:: RAW RECORDS ::

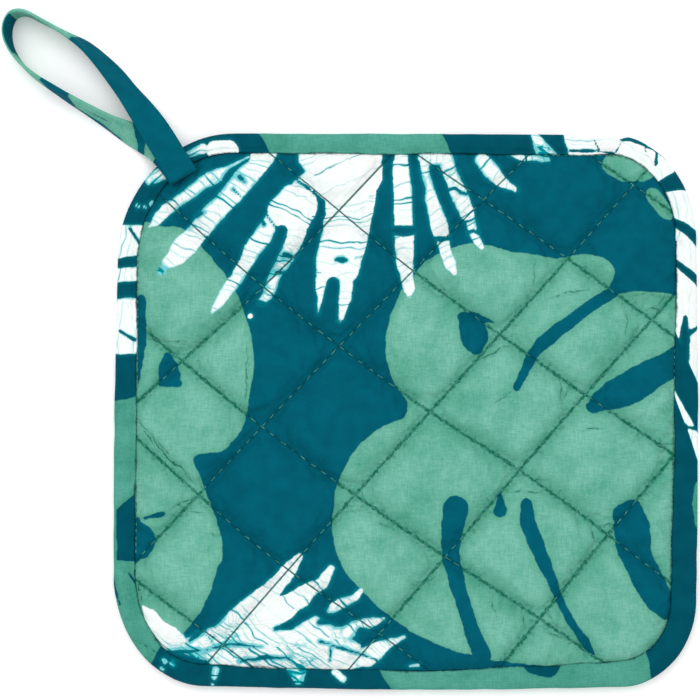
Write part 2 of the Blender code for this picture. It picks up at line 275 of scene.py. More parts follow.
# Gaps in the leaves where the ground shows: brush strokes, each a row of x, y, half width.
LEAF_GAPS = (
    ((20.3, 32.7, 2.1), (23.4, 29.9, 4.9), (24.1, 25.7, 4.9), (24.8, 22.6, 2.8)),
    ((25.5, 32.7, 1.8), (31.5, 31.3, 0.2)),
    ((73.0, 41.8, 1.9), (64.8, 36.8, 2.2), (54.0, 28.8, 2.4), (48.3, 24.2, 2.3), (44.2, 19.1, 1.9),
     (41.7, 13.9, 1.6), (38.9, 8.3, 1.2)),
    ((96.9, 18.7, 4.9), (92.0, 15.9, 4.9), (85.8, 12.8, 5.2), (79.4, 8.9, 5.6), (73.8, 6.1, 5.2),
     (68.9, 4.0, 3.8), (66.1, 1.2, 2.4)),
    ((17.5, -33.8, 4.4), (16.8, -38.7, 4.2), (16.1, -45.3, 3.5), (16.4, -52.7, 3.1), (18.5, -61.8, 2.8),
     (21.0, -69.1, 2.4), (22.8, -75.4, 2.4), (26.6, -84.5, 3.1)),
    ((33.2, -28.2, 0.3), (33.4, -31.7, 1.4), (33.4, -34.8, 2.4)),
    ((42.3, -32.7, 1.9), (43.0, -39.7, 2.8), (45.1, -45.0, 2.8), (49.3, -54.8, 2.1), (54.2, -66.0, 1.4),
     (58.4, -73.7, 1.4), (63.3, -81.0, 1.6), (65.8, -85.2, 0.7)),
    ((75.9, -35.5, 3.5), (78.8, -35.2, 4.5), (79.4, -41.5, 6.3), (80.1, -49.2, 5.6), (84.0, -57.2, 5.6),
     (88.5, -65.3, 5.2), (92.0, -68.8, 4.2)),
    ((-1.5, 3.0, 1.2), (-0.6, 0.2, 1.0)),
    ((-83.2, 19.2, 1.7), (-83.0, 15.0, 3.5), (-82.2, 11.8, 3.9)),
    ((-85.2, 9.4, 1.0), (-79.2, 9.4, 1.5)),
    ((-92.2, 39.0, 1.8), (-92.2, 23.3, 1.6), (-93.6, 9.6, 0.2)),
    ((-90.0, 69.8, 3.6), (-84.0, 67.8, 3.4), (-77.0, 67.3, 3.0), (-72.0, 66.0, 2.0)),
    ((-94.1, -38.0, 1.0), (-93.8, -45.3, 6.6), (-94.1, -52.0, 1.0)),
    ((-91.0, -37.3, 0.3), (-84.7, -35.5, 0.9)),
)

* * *

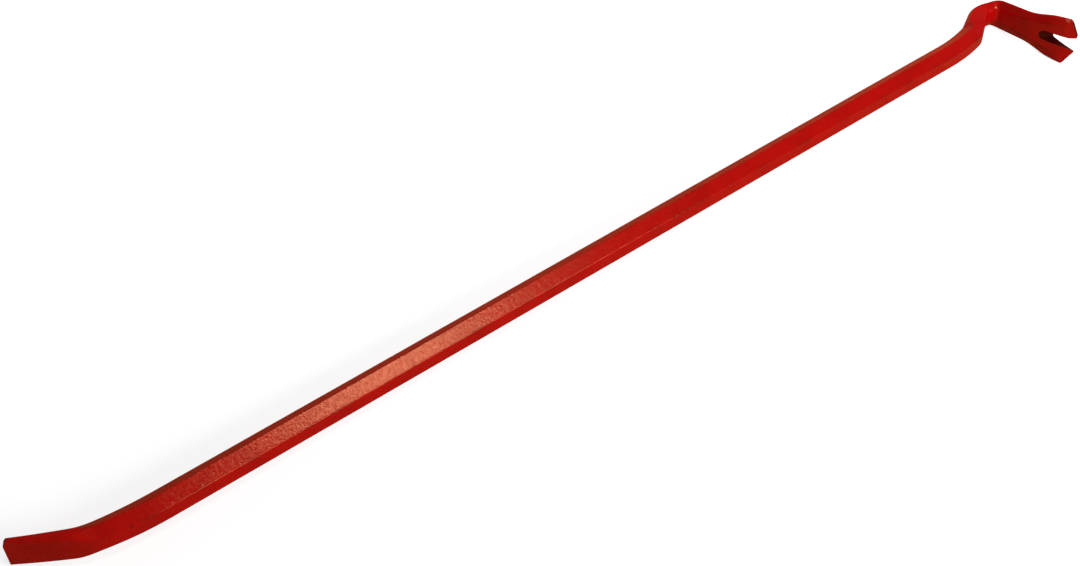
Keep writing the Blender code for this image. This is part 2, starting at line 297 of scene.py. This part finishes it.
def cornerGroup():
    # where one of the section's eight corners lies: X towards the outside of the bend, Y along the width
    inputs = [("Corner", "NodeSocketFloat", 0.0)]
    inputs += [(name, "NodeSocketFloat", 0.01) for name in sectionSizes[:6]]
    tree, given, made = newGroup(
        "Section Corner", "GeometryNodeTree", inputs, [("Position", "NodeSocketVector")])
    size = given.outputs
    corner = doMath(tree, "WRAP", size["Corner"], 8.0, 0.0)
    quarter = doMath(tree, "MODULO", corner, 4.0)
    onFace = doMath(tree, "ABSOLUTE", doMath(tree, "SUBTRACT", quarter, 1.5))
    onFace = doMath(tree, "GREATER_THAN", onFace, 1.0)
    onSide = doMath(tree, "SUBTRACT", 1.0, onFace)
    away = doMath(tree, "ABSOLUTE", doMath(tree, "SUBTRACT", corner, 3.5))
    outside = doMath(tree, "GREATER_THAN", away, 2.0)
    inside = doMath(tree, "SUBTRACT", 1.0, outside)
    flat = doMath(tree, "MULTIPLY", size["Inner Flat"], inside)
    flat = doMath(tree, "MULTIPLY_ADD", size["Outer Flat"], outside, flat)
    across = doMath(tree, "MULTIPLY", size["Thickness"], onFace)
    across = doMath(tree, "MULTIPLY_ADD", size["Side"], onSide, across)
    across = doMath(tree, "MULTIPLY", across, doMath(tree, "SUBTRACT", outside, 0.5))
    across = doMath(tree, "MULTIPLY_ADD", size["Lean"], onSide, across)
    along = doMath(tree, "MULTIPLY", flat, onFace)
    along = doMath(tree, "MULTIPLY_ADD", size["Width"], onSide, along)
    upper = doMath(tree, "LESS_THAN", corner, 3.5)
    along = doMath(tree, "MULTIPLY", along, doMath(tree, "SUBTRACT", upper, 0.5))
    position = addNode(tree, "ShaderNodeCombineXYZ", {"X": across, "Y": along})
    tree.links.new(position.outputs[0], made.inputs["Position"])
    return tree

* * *

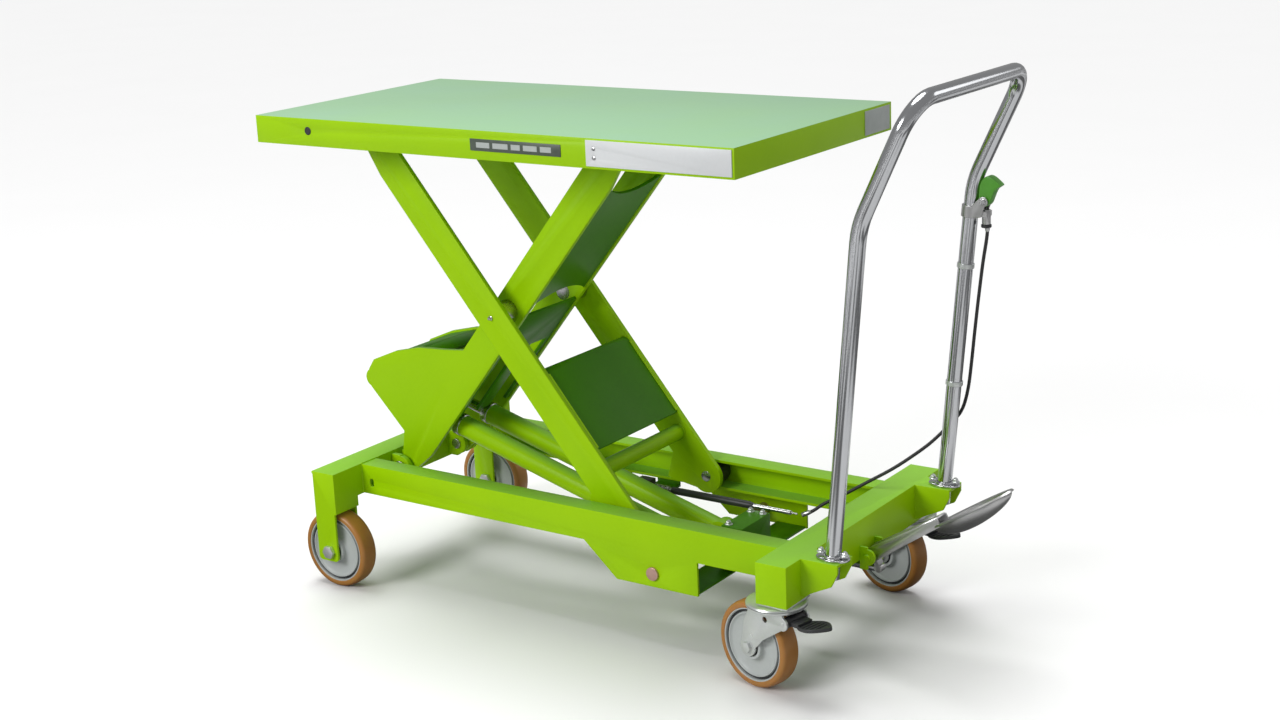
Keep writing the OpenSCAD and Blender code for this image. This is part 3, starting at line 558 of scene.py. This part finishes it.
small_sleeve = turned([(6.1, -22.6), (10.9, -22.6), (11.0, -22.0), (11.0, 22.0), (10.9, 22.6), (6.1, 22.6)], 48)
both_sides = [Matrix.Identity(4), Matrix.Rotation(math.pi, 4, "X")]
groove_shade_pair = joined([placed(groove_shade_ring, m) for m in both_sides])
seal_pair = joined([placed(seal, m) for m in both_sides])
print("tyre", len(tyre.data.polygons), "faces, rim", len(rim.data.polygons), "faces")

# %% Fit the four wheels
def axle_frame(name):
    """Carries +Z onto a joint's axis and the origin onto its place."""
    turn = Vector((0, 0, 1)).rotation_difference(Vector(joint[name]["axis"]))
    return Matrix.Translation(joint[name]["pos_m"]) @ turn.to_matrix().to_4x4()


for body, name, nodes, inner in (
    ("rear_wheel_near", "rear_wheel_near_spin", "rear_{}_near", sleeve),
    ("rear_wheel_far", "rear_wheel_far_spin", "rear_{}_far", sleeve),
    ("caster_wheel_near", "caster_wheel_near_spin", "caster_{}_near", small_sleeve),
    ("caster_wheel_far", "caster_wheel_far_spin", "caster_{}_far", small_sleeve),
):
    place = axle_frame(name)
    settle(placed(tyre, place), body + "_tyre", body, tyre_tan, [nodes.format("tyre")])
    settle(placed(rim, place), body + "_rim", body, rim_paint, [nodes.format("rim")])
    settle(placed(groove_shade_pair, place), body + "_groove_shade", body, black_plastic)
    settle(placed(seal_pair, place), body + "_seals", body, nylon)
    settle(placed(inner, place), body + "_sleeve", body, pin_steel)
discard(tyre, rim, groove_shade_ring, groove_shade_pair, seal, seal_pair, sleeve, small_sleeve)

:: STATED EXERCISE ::
Collect every line with the string "part" from the records, and copy each.

:: OUTPUT FOR THIS EXERCISE ::
Write part 2 of the Blender code for this picture. It picks up at line 275 of scene.py. More parts follow.
Keep writing the Blender code for this image. This is part 2, starting at line 297 of scene.py. This part finishes it.
Keep writing the OpenSCAD and Blender code for this image. This is part 3, starting at line 558 of scene.py. This part finishes it.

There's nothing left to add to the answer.